Rhonda Vincent & the Rage brought the bluegrass sound back in full swing with a crisp set of professional bluegrass punctuated by product placement for an iPad Mini (they gave one away during their set) and Martha White Flour, which has been the band's sponsor for many years. Vincent's newest album is an all-gospel release, and she did a several tunes from it including The Old Rugged Cross and an a capella original, Promised Land which sounded like an ancient shape note hymn in the four-part harmonies of the group's singers.
Leon Russell's career spans so many different artists and albums that it was hard to know what to expect with his first Merlefest appearance, but he didn't disappoint. John Cowan came out to sing lead vocals on a swinging version of Tumbling Tumbleweeds, and Russell's band rocked, rolled and got with the rhythm and blues on both classic hits such as Tightrope and Song For You and re-imagined covers in the Russell barrelhouse piano style, from Dylan's A Hard Rain's Gonna Fall to Georgia, Wild Horses, and a medley of songs including Jumping Jack Flash, Papa Was A Rolling Stone, Paint It Black and Kansas City.

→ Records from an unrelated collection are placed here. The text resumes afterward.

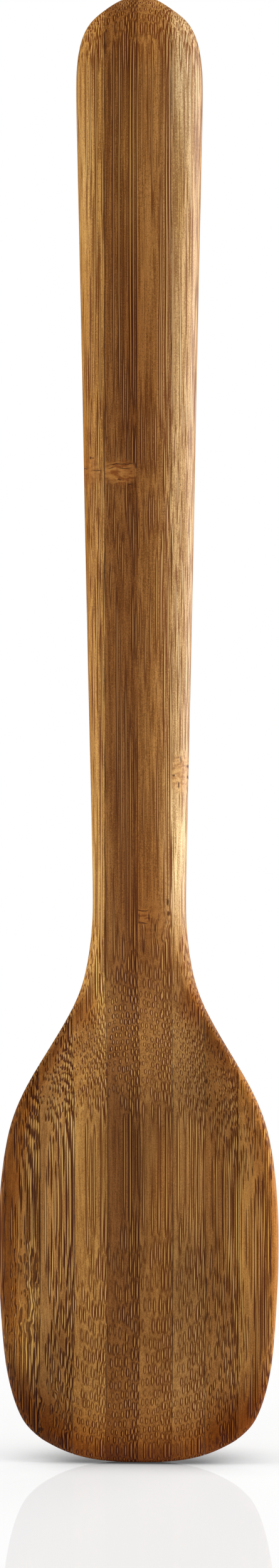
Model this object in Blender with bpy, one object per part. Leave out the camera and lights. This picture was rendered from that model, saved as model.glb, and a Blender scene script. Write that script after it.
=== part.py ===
# A laminated bamboo cooking spoon, made as the real one is: bamboo strips glued edge to edge into a
# board, which is sawn to an outline, thinned at the neck, hollowed and rounded.
# It stands on the tip of its bowl. +Z runs up the handle and the hollow faces -Y.

import math

import bmesh
import bpy
from mathutils import Matrix, Vector

MM = 0.001

# Overall sizes
SPOON_LENGTH = 310 * MM
BOWL_LENGTH = 113 * MM
BOWL_WIDTH = 59.2 * MM
BOARD_THICKNESS = 20 * MM
NECK_WIDTH = 20.0 * MM
NECK_THICKNESS = 15.4 * MM
HANDLE_WIDTH = 27.5 * MM
HANDLE_END_LENGTH = 22 * MM

# The wall round the hollow, and how far its rim lies behind the board's face at the tip
FLOOR_THICKNESS = 5 * MM
RIM_THICKNESS = 5.2 * MM
TIP_SET_BACK = 3.4 * MM

# The lamination
STRIP_WIDTH = 7 * MM
GLUE_THICKNESS = 0.15 * MM
GLUE_RECESS = 0.10 * MM
LEAST_EDGE_STRIP = 0.5 * MM

# Loops up the bowl. Height and half width are shares of the bowl's own. Hollow is how deep the middle
# lies, from the rim to the floor. Set-back is the rim's, as a share of the tip's. Back is how full the
# back is. Rise is how far the loop climbs from the middle line to the bowl's corners, over its length.
# Dish is 1 where the section is a dish and 0 where it is the handle's oval.
# height, half width, hollow, set-back, back, rise, dish
BOWL_LOOP_SHARES = (
    (0.000, 0.710, 0.00, 1.00, 0.00, 0.046, 1.00),
    (0.028, 0.799, 0.00, 0.97, 0.10, 0.040, 1.00),
    (0.060, 0.852, 0.19, 0.92, 0.26, 0.030, 1.00),
    (0.110, 0.906, 0.41, 0.82, 0.46, 0.018, 1.00),
    (0.180, 0.955, 0.64, 0.66, 0.68, 0.007, 1.00),
    (0.270, 0.980, 0.82, 0.50, 0.86, 0.001, 1.00),
    (0.370, 1.000, 0.94, 0.38, 0.96, 0.000, 1.00),
    (0.470, 1.000, 1.00, 0.30, 1.00, 0.000, 1.00),
    (0.560, 0.972, 1.00, 0.26, 1.00, 0.000, 1.00),
    (0.640, 0.915, 1.01, 0.28, 1.00, 0.000, 1.00),
    (0.710, 0.793, 0.90, 0.34, 1.00, 0.000, 1.00),
    (0.775, 0.637, 0.64, 0.44, 0.96, 0.000, 0.95),
    (0.840, 0.488, 0.34, 0.54, 0.90, 0.000, 0.75),
    (0.900, 0.388, 0.11, 0.62, 0.84, 0.000, 0.40),
)
# Loops up the handle, as shares of the way from the neck to where its end starts to round
HANDLE_LOOP_SHARES = (0.00, 0.05, 0.14, 0.27, 0.41, 0.53, 0.64, 0.76, 0.88, 1.00)
# The stretch over which the handle grows from the neck's thickness to the board's
GRIP_START_SHARE, GRIP_FULL_SHARE = 0.34, 0.64
# Above 1, the handle keeps the neck's width longer before it widens
HANDLE_FLARE = 1.08
# Angles round the handle's end, from its shoulder to its top, in degrees. Over them the end narrows by
# the taper, thins to nothing, and its corners sink below its middle by the drop.
END_LOOP_DEGREES = (22, 44, 63, 80)
END_TAPER_SHARE, END_TAPER_POWER = 0.555, 4
END_THINNING_POWER = 6
END_DROP_SHARE, END_DROP_POWER = 0.17, 5

# Places of the loops that run along the spoon, as shares of the half width, from middle to edge
BOWL_COLUMN_SHARES = (0, 0.28, 0.54, 0.76, 0.92, 0.985)
HANDLE_COLUMN_SHARES = (0, 0.24, 0.47, 0.68, 0.86, 0.97)
SIDE_BULGE_SHARE = 1.008
# Shape of the hollow and of the bowl's back over those columns
HOLLOW_SHARES = (1.0, 0.97, 0.80, 0.40, -0.03, 0.00)
BACK_SHARES = (1.0, 0.93, 0.72, 0.42, 0.14, 0.00)
# Shape of the handle's front, which is oval, and of its back, which keeps the board's flat in the middle
OVAL_FRONT_SHARES = (1.0, 0.995, 0.965, 0.875, 0.70, 0.39)
OVAL_BACK_SHARES = (1.0, 1.0, 1.0, 0.93, 0.78, 0.44)
RIM_ROUNDING_SHARE = 0.2
# How late, from the middle line to the side, a loop starts to climb or sink
CORNER_POWER = 3

# Screen shades of the strips on each side of the middle glue line, from the middle out, and of the glue.
# Left and right are those of someone who looks into the hollow.
LEFT_TONES = (
    (118, 74, 37),
    (158, 110, 62),
    (142, 98, 54),
    (136, 90, 46),
    (168, 120, 68),
)
RIGHT_TONES = (
    (140, 93, 48),
    (154, 107, 60),
    (140, 94, 50),
    (152, 104, 54),
    (170, 122, 70),
)
GLUE_TONE = (62, 36, 18)
WOOD_ROUGHNESS = 0.55
GLUE_ROUGHNESS = 0.45
SHARP_DEGREES = 35

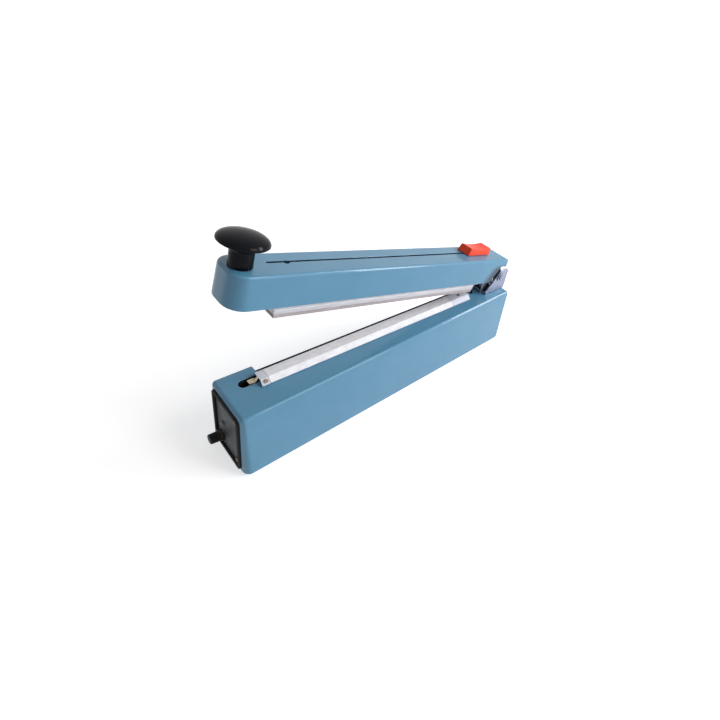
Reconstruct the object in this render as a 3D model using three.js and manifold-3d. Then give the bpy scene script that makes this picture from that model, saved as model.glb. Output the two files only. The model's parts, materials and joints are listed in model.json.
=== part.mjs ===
// Hand-pressed impulse sealer with a cutter in its arm. Millimetres, +Z up.
// +X runs from the control end to the hinge, and a bag comes in from the -Y side.
// The line y = 0 is the middle of the arm. Heights on the base start at the housing's lower edge.
import * as THREE from 'three';
import { mergeGeometries, mergeVertices } from 'three/addons/utils/BufferGeometryUtils.js';
import Module from 'manifold-3d';

const wasm = await Module();
wasm.setup();

// Fits
const seatGap = 0.3;
const foilGap = 0.2;
const overrun = 4;

// Base housing, a casting with an open underside
const baseLength = 320;
const baseHeight = 61.5;
const frontAtControl = 32.8;
const frontAtHinge = 20.3;
const backReach = 18.5;
const baseDraft = 3;
const baseCorner = 3.5;
const baseFillet = 3;
const baseWall = 3;
const topWall = 3.5;
const endWall = 5;
const ledgeStart = 34;
const ledgeEndFromHinge = 35;
const ledgeFront = 8;
const ledgeDrop = 8;
const ledgeCorner = 4;
const slotStart = 15;
const slotEnd = 33;
const slotWidth = 8;
const slotOffset = 2;

// Bottom cover with its screws and feet
const coverInset = 0.8;
const coverThick = 1.5;
const bossRadius = 4;
const bossHeight = 34;
const bossInset = 4.5;
const coverScrewRadius = 1.5;
const coverScrewHead = 2.9;
const coverScrewLength = 14;
const coverScrewFromControl = 40;
const coverScrewFromHinge = 20;
const headHeight = 1.6;
const footRadius = 6.5;
const footHeight = 4.4;
const footStem = 2.6;
const footInset = 15;
const footBackInset = 7.5;
const footFromEnd = 30;

// Control end: gasket, panel, timer and lamp
const gasketFrontMargin = 4.3;
const gasketBackMargin = 4;
const gasketTopMargin = 4;
const gasketBottomMargin = 2;
const gasketWidth = 3;
const gasketThick = 3.4;
const gasketProud = 1.8;
const gasketCorner = 3.5;
const panelThick = 1.5;
const panelFlange = 5.5;
const panelScrewInset = 3;
const panelScrewRadius = 1.1;
const panelScrewHead = 1.9;
const timerOffset = 5;
const timerHeight = 12;
const bushRadius = 3.5;
const shaftRadius = 2.4;
const nutRadius = 5.4;
const nutThick = 1.8;
const timerBodyRadius = 6.3;
const timerBodyLength = 7;
const knobRadius = 4.4;
const knobSkirt = 4.9;
const knobLength = 8.8;
const knobRibDepth = 0.35;
const lampOffset = 0.5;
const lampHeight = 30;
const lampRadius = 1.6;
const boardThick = 1.6;
const boardWidth = 30;
const boardHeight = 38;
const boardBottom = 9;
const relayLength = 12;
const relayWidth = 15;
const relayHeight = 16;

// Transformer on the bottom cover
const coreLength = 50;
const coreHeight = 42;
const coreStack = 20;
const coreLegShare = 0.16;
const coilRoom = 2.4;
const coilFlange = 1;
const coilFlangeRim = 0.7;
const transformerFromControl = 76;
const transformerOffset = -6;
const strapThick = 1.2;
const strapWidth = 14;
const strapFoot = 9;
const strapScrewRadius = 1.5;

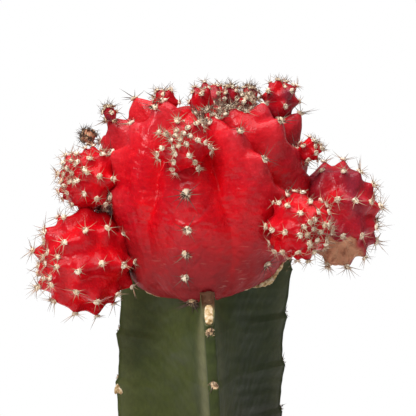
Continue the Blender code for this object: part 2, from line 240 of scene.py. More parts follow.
def smoothstep(low, high, x):
    t = np.clip((x - low) / (high - low), 0, 1)
    return t * t * (3 - 2 * t)


def ripple(points, wavelength, seed):
    """Smooth uneven waves, about -1 to 1, with the given wavelength in the points' unit."""
    rng = np.random.default_rng(seed)
    waves = unit(rng.normal(size=(10, 3))) * rng.uniform(0.7, 1.5, (10, 1)) * 2 * np.pi / wavelength
    return np.sin(points @ waves.T + rng.uniform(0, 2 * np.pi, 10)).sum(axis=1) / 3.2


def axes_of(pole):
    """Two directions square to a growing axis, the first one level."""
    side = np.cross((0, 0, 1), pole)
    side = unit(side) if np.linalg.norm(side) > 0.05 else np.array((1.0, 0, 0))
    return side, np.cross(pole, side)


# ---------------------------------------------------------------- objects
def link(name, mesh):
    made = bpy.data.objects.new(name, mesh)
    bpy.context.scene.collection.objects.link(made)
    return made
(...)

The Cabin stage performances can sometimes be local filler, but often they are one of the main acts playing an extra set. Red Molly, who'll hit the Watson stage itself later in the festival, popped up on the Cabin stage on Thursday night, with the highlight of the set being a song they introduced as being written by North Carolina songwriter Jonathan Byrd.
Thursday night headliners the Charlie Daniels Band played an especially jam-friendly set, leaning not on the classic '70s and '80s hits he's well known for, but instead stretching out instrumentally on several tunes. On one, Daniels introduced the song by saying, "This is the best band I've ever had," and proceeding to roll off a lengthy solo-trading song he called Black Ice, punctuated by what will probably go down as the longest drum solo in Merlefest history - so long, the band left the stage for a while and came back. Daniels did not completely eschew his hits. Legend Of Wooley Swamp was a slower, creepier version while the set-closing Devil Went Down to Georgia left the crowd satisfied, if exhausted.
Late night at Merlefest means the Dance Tent, where one band a night puts on their most dance-worthy set for a standing-room only crowd on a wooden floor. Opening night dance honors went to the Celtic rock band Enter the Haggis, and they rose to the occasion with bagpipes, trumpet and harmonica augmenting their more conventional guitar-bass-drums lineup. The crowd approved, young cloggers sharing the floor with older onlookers.